THE TASK: Only a number is expected: how many lines in the data below contain the word "bodies".

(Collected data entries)

........

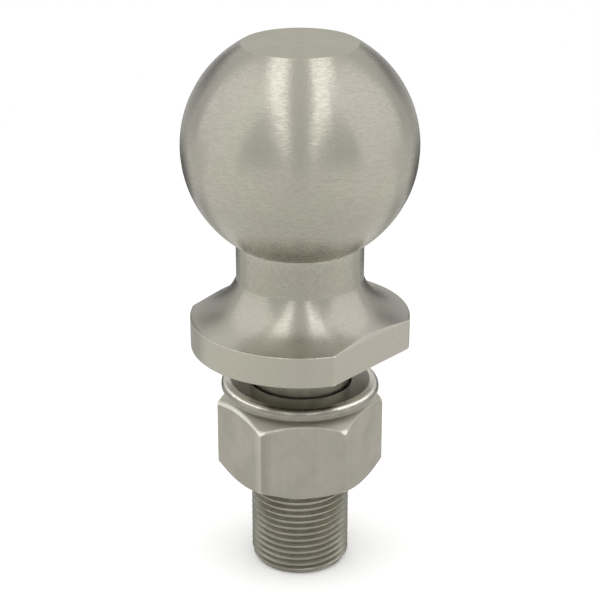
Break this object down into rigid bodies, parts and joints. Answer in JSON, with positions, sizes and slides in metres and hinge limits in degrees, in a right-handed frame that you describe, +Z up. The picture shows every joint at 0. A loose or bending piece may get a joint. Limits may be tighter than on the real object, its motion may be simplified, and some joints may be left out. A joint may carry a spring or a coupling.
{
  "type": "tow ball",
  "caption": "Tow ball on a flared flange with spanner flats and a threaded shank, held by a split lock washer and a hex nut.",
  "frame": {"origin": "centre of the flange's seat face, on the axis of the ball and shank", "axes": "+Z up through the ball, -Z along the shank, -Y towards the camera of the picture"},
  "size_m": [0.0587, 0.0586, 0.1396],
  "materials": {
    "turned_steel": "satin, turned, with fine rings around the axis",
    "spring_steel": "satin, plated, with worn bright edges",
    "nut_steel": "satin, plated, with a faint upright grain on the flats"
  },
  "bodies": {
    "ball_and_shank": {"tow_ball": "turned_steel"},
    "washer": {"lock_washer": "spring_steel"},
    "nut": {"hex_nut": "nut_steel"}
  },
  "joints": [
    {"name": "washer_slide", "type": "slide", "parent": "ball_and_shank", "child": "washer", "axis": [0, 0, 1], "range_m": [-0.0246, 0.0031]},
    {"name": "nut_turn", "type": "hinge", "parent": "washer", "child": "nut", "pos_m": [0, 0, -0.02525], "axis": [0, 0, 1], "range_deg": [-4860, 600]}
  ],
  "couplings": [
    {"joint": "washer_slide", "follows": "nut_turn", "m_per_rad": 0.00028875}
  ]
}
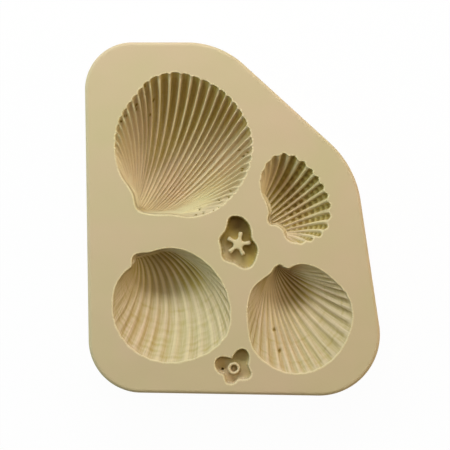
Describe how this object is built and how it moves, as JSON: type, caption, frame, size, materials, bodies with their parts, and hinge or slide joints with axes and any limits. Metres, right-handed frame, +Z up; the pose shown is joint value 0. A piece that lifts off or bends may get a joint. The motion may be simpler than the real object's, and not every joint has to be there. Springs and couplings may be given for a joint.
{
  "type": "seashell mould",
  "caption": "Flexible silicone rubber slab mould with ribbed seashell hollows and small lobed pockets sunk in its flat top face, for casting shells in sand, clay or paste.",
  "frame": {"origin": "middle of the underside: the centre of the slab's outline in x and y, on the flat face that it rests on", "axes": "+Z up out of the open hollows, +Y along the slab towards the large cockle, +X to the right, towards the small cockle"},
  "size_m": [0.0984, 0.118, 0.02],
  "materials": {
    "silicone": "matte cast silicone, cream"
  },
  "bodies": {
    "root": {"mould_body": "silicone"}
  },
  "joints": []
}
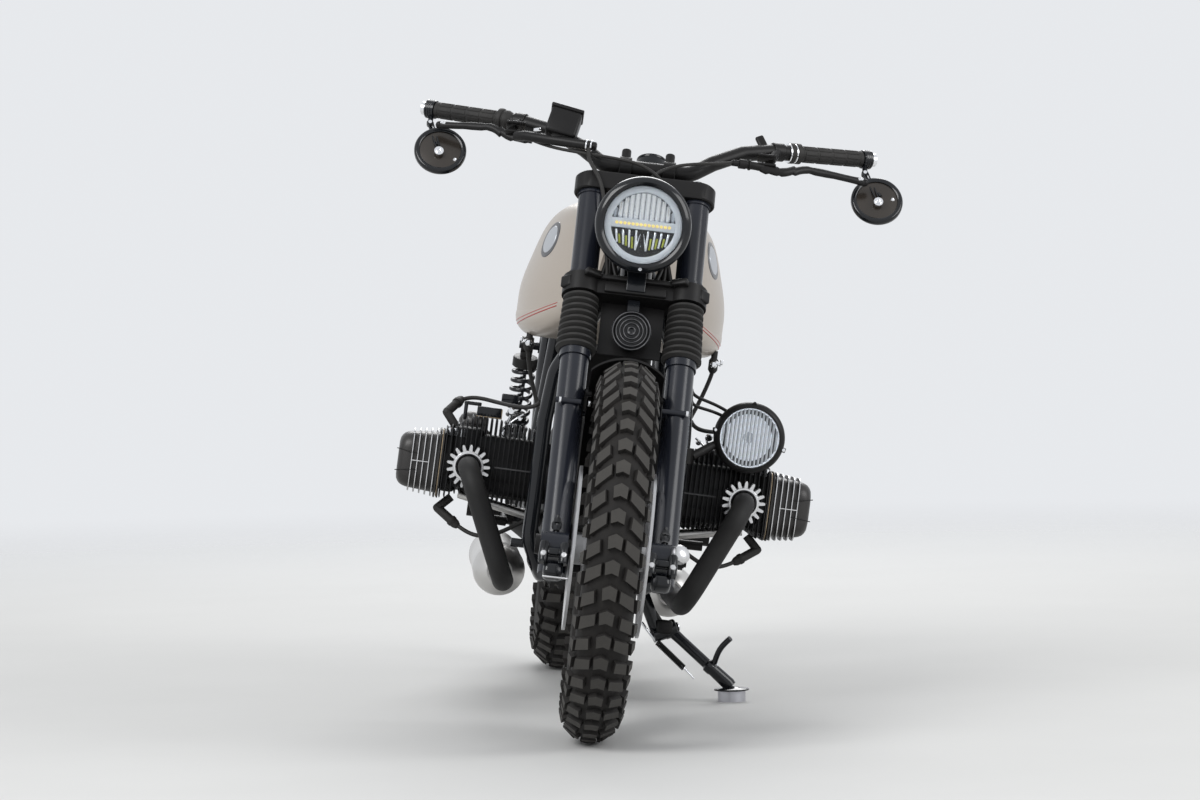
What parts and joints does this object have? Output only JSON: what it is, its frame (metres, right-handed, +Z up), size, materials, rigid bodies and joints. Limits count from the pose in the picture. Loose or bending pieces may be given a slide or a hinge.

........

WORKED ANSWER: 5